The Potato originally comes from the Andes of South America. It has been cultivated there for centuries. Potatoes can be grown at most latitudes, but tend to get more diseases in hot and humid climates, such as those at low elevation in the tropics. There are around 5,000 varieties of Potatoes in eight different species.
The Potato tuber is eaten as a staple in much of the world. Only the tuber is edible; the rest of the plant is toxic. The tuber is also used to make alcohol and as an animal feed.

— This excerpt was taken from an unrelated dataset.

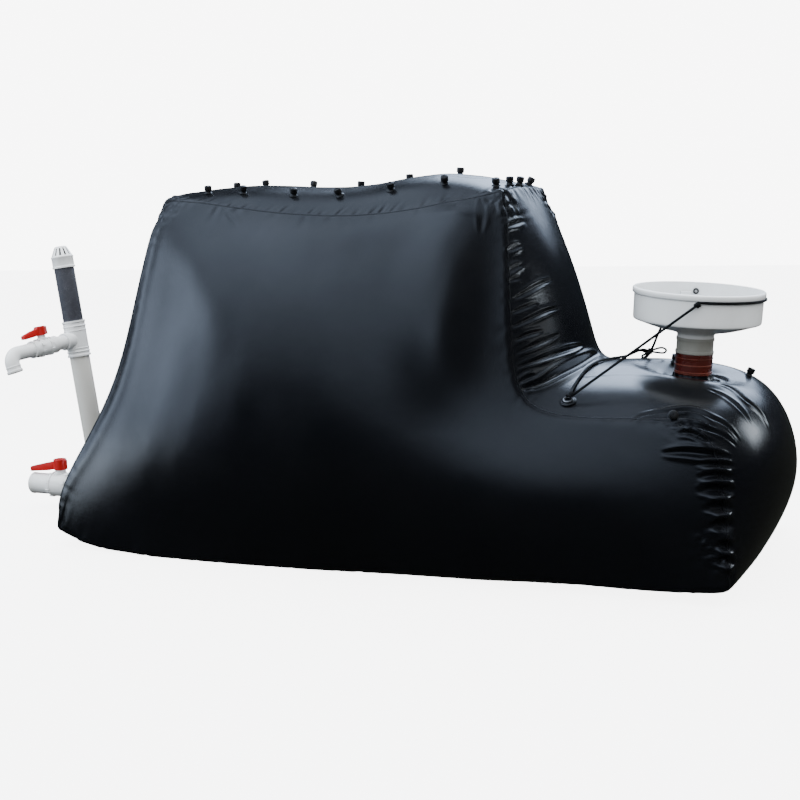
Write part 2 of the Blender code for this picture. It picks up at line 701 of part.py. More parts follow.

Typically Potatoes have been propagated by tubers or pieces of tuber called “seed Potatoes.” These tuber pieces must have “eyes” or buds from which the sprouts originate. Recently “true Potato seed,” seed from the potato plant, has been bred to come true from seed. The advantage of planting actual seed is that you receive disease-free plants (which can then be used as "seed potatoes" if you wish) and that seed is much less bulky to transport than "seed Potatoes." Seed Potatoes or transplants from seed are spaced in rows or ridges with 70-80 cm (23-32 in) between rows. To get small Potatoes, space plants 10 cm (4 in) apart in rows; for large ones, space 15-25 cm (6-10 in) apart.
Harvesting and Seed Production
Harvest can usually take place from 90 to 120 days after seeding. Harvesting should be done early while it is still cool on a dry day. The tubers should be kept cool as much as possible. Avoid damaging the tubers with harvesting tools to prevent microorganisms from getting under the skin. Keep the tubers in a shaded, dry and well-ventilated place for 7 to 10 days prior to storage or marketing. This allows the skin to harden. Store in a cool dark place. Tubers will keep for 2-3 months.
Pests and Diseases
Late blight, caused by the fungus Phytophthora infestans will attack at all stages of growth. Bacterial wilt of potatoes is caused by Pseudomonas solanacerum. This disease resides both in the tubers and soil. Nematodes will also attack roots. Practice crop rotation, use resistant varieties and apply pesticides if absolutely necessary.
Cooking and Nutrition
The Potato is a versatile food that can be enjoyed in a number of ways, such as boiling, frying, roasting, baking and mashing. Potatoes are eaten fresh and also can be dehydrated, frozen and made into flour. Potatoes are a good source of protein (mostly in the skin), minerals, calories and vitamin C.